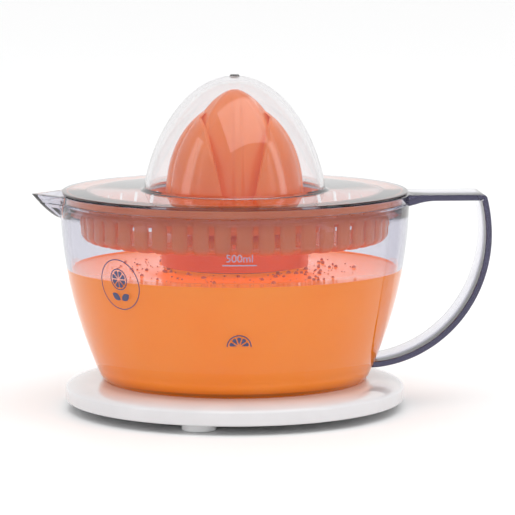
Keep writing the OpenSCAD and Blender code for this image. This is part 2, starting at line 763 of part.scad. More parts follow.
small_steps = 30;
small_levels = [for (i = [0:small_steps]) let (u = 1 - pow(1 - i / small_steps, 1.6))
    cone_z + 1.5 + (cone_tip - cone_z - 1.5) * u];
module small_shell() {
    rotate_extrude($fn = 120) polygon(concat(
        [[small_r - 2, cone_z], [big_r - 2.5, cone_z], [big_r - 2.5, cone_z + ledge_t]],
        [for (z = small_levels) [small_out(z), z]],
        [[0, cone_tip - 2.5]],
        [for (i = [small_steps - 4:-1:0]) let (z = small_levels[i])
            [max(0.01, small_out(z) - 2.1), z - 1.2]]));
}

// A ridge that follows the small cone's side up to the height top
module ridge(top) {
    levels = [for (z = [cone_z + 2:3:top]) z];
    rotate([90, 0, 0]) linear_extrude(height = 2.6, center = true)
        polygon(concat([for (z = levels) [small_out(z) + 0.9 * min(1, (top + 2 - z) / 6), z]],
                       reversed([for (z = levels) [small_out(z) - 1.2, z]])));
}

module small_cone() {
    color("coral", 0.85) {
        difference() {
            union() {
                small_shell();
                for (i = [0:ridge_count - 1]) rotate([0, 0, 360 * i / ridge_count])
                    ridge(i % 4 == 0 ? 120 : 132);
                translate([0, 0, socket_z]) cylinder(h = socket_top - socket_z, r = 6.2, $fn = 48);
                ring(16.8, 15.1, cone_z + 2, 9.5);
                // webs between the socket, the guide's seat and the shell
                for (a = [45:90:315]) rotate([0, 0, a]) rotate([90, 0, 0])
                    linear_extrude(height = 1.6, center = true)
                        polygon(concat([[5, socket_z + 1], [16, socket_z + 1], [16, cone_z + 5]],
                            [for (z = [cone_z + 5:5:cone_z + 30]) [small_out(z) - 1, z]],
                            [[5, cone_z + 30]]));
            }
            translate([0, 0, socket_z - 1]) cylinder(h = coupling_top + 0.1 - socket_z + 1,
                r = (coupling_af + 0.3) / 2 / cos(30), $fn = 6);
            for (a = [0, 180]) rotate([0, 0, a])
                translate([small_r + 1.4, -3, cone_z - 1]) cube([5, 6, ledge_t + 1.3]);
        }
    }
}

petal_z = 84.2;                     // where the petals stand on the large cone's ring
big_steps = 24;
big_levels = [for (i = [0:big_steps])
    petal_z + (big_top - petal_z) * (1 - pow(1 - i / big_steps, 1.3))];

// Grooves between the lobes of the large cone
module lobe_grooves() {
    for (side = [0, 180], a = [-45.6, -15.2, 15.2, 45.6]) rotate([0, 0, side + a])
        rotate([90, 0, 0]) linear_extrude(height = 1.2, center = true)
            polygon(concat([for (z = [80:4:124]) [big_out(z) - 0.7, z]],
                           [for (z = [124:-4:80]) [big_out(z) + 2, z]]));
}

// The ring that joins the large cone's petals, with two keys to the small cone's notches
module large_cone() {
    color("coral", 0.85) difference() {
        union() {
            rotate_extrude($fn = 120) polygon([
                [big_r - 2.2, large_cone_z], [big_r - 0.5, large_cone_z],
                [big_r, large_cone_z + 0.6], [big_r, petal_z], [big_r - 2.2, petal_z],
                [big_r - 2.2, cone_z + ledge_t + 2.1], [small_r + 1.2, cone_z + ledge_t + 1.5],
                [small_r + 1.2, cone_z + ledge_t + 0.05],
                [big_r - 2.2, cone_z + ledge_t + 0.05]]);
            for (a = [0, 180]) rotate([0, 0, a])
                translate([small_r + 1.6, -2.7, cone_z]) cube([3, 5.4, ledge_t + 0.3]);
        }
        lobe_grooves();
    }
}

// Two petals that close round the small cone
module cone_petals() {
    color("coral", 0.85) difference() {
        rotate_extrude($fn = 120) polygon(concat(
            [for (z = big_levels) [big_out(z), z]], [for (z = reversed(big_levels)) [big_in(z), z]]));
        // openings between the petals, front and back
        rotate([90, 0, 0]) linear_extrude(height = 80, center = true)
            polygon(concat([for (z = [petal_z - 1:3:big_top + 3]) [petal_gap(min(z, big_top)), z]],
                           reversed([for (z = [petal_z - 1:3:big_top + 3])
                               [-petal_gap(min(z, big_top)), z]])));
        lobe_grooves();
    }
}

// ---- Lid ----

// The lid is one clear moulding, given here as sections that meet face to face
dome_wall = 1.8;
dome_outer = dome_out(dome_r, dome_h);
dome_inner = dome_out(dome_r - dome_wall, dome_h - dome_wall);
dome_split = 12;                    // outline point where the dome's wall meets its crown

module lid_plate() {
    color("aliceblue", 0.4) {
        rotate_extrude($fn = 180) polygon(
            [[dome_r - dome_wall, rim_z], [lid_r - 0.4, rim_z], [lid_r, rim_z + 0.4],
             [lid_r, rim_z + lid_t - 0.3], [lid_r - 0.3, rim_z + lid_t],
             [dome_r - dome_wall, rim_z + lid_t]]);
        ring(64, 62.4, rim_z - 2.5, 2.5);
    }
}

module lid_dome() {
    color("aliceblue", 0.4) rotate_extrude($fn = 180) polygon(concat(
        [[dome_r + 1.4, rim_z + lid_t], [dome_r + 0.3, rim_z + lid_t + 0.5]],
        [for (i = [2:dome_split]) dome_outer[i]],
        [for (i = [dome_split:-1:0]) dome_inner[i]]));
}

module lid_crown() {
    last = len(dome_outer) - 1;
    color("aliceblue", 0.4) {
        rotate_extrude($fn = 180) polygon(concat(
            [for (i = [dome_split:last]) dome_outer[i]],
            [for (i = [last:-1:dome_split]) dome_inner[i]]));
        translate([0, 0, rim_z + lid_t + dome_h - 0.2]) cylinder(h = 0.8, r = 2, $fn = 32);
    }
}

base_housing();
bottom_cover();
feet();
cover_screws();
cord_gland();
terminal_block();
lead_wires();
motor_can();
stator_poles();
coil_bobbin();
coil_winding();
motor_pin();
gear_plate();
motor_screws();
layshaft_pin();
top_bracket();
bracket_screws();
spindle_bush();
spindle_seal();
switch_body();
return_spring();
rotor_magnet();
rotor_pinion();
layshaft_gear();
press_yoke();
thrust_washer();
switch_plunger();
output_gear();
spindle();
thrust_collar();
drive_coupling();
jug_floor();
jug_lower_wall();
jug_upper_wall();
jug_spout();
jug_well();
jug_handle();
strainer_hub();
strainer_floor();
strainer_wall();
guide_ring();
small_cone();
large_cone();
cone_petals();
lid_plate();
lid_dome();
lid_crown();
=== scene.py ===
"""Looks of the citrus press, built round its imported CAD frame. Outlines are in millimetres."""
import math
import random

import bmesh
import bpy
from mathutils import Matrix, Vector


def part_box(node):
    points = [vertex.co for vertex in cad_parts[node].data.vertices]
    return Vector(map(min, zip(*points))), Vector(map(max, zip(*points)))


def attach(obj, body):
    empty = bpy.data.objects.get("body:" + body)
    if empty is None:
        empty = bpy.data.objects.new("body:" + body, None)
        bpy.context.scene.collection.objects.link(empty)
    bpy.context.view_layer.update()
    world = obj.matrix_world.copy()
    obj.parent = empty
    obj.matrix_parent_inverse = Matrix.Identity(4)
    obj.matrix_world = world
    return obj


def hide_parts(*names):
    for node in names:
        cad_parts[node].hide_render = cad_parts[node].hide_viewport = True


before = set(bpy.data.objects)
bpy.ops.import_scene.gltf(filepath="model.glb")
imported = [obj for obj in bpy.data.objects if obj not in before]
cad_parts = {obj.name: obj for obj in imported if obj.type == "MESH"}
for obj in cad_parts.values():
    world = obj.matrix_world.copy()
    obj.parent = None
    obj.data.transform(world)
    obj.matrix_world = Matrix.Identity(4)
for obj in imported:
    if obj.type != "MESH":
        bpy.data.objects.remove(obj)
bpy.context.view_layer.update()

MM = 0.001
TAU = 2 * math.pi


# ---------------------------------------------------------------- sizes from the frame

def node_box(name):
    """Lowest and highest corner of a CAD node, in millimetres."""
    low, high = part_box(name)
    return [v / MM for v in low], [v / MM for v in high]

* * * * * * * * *

### AIM
Count the lines that hold the string "objects", and reply with that number alone.

### SOLUTION FOR THIS PROBLEM
6